Cue Buttler, who gave eventual notice of his bellicose intentions in the 73rd over, shortly after Leach had replaced Jofra Archer, when he hit Hazlewood for huge consecutive sixes down the ground, freed at last from constraints. When he aimed one of those trademarked one-day scoop shots, we knew we were in a for an exuberant end to the day. Paine now spread the field, hoping to get the tailender on strike, but was frustrated by Leach’s solid defence — he really does look as technically accomplished as some of his top-order colleagues — and Buttler’s inventiveness.

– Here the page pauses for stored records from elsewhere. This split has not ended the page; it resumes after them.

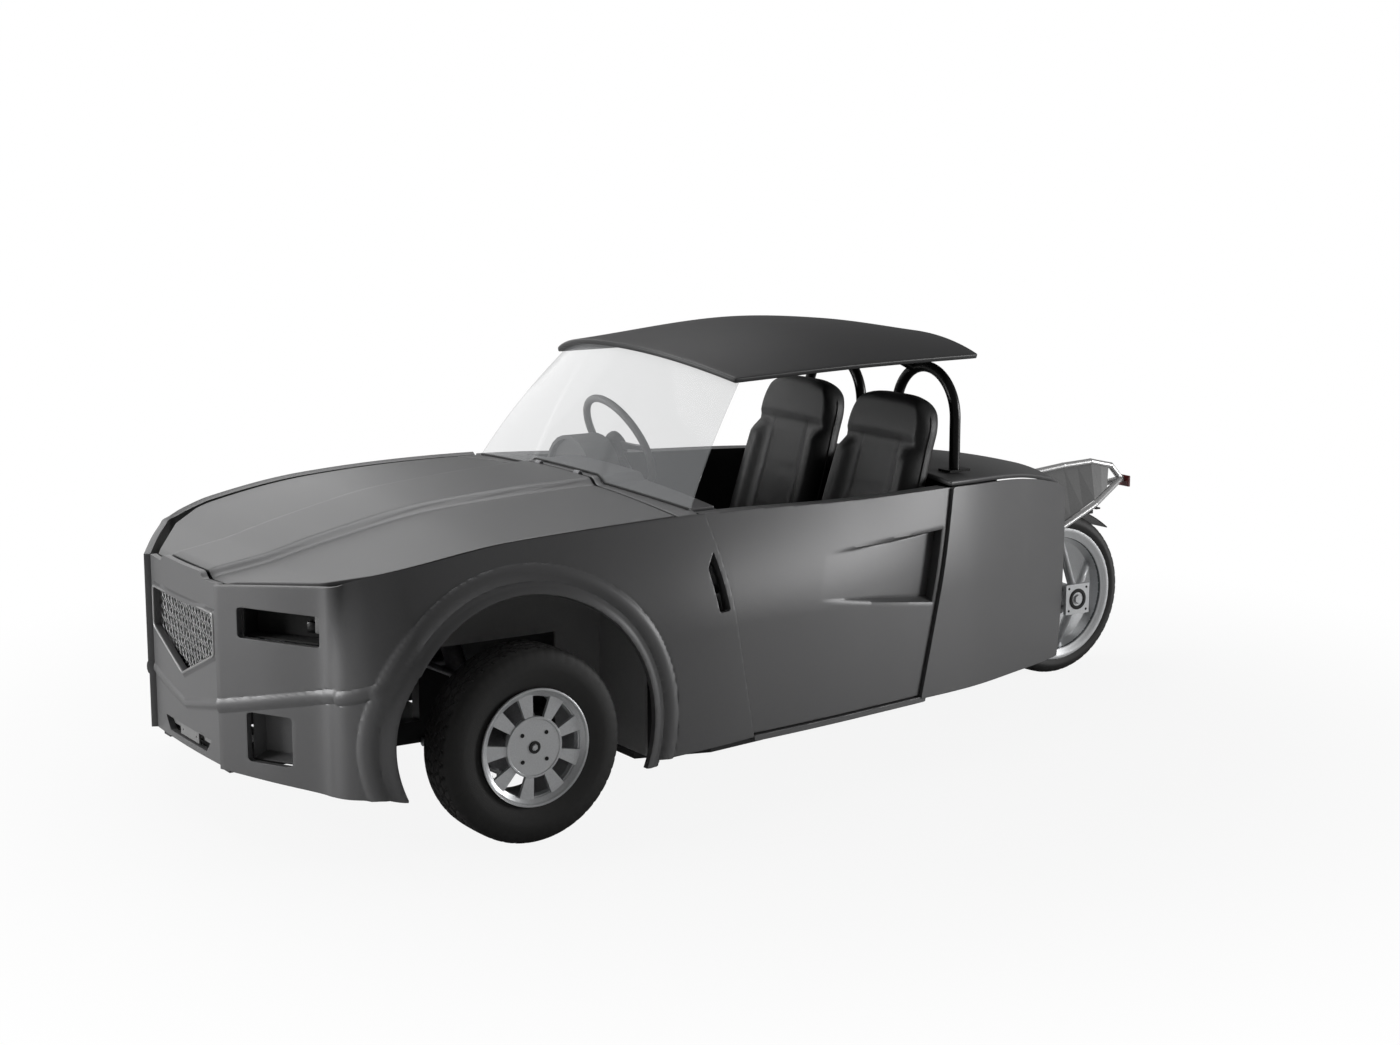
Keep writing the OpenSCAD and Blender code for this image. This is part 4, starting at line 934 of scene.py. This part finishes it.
# ---- tyres ----
def tyre(name, rim_r, out_r, width, centre, ribs):
    h, c = out_r - rim_r, width / 2
    # The wall, as shares of the half width and of the height above the rim
    edge = [(-0.80, 0.0), (-0.86, 0.05), (-0.885, 0.16), (-0.93, 0.3), (-0.985, 0.5), (-0.99, 0.58),
            (-0.965, 0.7), (-0.93, 0.79), (-0.9, 0.85), (-0.86, 0.905), (-0.80, 0.95), (-0.73, 0.975)]
    tread = steps(-0.68, 0.68, 0.024)
    prof = [(a * c, rim_r + b * h, 0) for a, b in edge]
    prof += [(t * c, out_r - 1.2 * abs(t) ** 3 * 4, 1) for t in tread]
    prof += [(-a * c, rim_r + b * h, 0) for a, b in edge[::-1]]
    n = 288
    verts, faces = [], []
    m = len(prof)
    for i in range(n):
        ang = 2 * math.pi * i / n
        for y, r, kind in prof:
            t = y / c
            if kind:
                for g in ribs:
                    if abs(t - g) < 0.032:
                        r -= 6
                # Slanting cuts across the blocks, offset from row to row
                row = sum(1 for g in ribs if t > g)
                phase = (i + row * 2 + int(abs(t) * 7)) % 6
                if phase == 0 and abs(t) > 0.05:
                    r -= 4.5
            elif abs(t) > 0.72 and r > out_r - 0.22 * h:
                if i % 6 == 0:
                    r -= 1.8
            # Fine rings on the wall
            if not kind and abs(r - (rim_r + 0.3 * h)) < 0.04 * h:
                y += math.copysign(0.8, y)
            verts.append(mm((centre[0] + r * math.sin(ang), centre[1] + y, centre[2] + r * math.cos(ang))))
    for i in range(n):
        for j in range(m):
            a, b = i * m + j, i * m + (j + 1) % m
            d, e = ((i + 1) % n) * m + (j + 1) % m, ((i + 1) % n) * m + j
            faces.append((a, e, d, b))
    ob = new_object(name, verts, faces)
    fix_normals(ob)
    return bake(ob, 28)


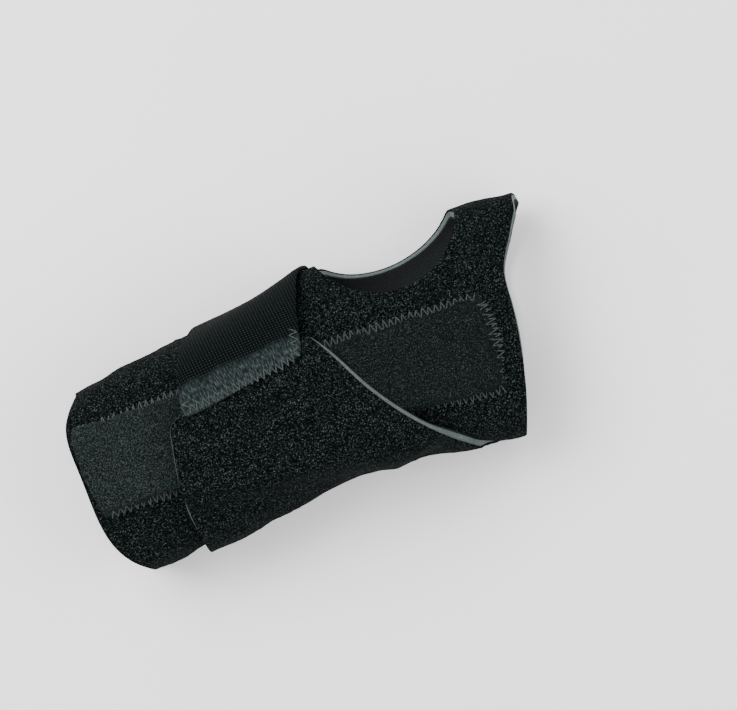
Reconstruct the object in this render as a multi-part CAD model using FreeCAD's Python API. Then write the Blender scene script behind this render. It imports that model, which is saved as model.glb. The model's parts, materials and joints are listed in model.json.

Buttler’s half-century — 60 balls, five fours and three sixes — arrived with a mighty pulled six into the crowd off Hazlewood, and a reverse-sweep off Marnus Labuschagne went to the boundary at backward point with such ferocity that Buttler’s sketchy form hitherto began to fade from memory.
The new ball was taken just before the end of the day, to no effect, other than Hazlewood sending a crashing blow to Leach’s forearm guard. The end came with the spectators short-changed to the tune of eight overs, despite the extra half hour of play.
What cricket they did see was enjoyable enough in its error-strewn way. Australia picked the wrong team, made a poor choice at the toss, dropped three catches, overstepped the front line, but enjoyed periods of excellence in between.
England? Despite all those advantages, they still looked like falling well short of 300, until Buttler unleashed late in the day.
Quite who had the best of it is hard to call, although both teams, against the history of this great competition, were uncommonly generous to each other throughout.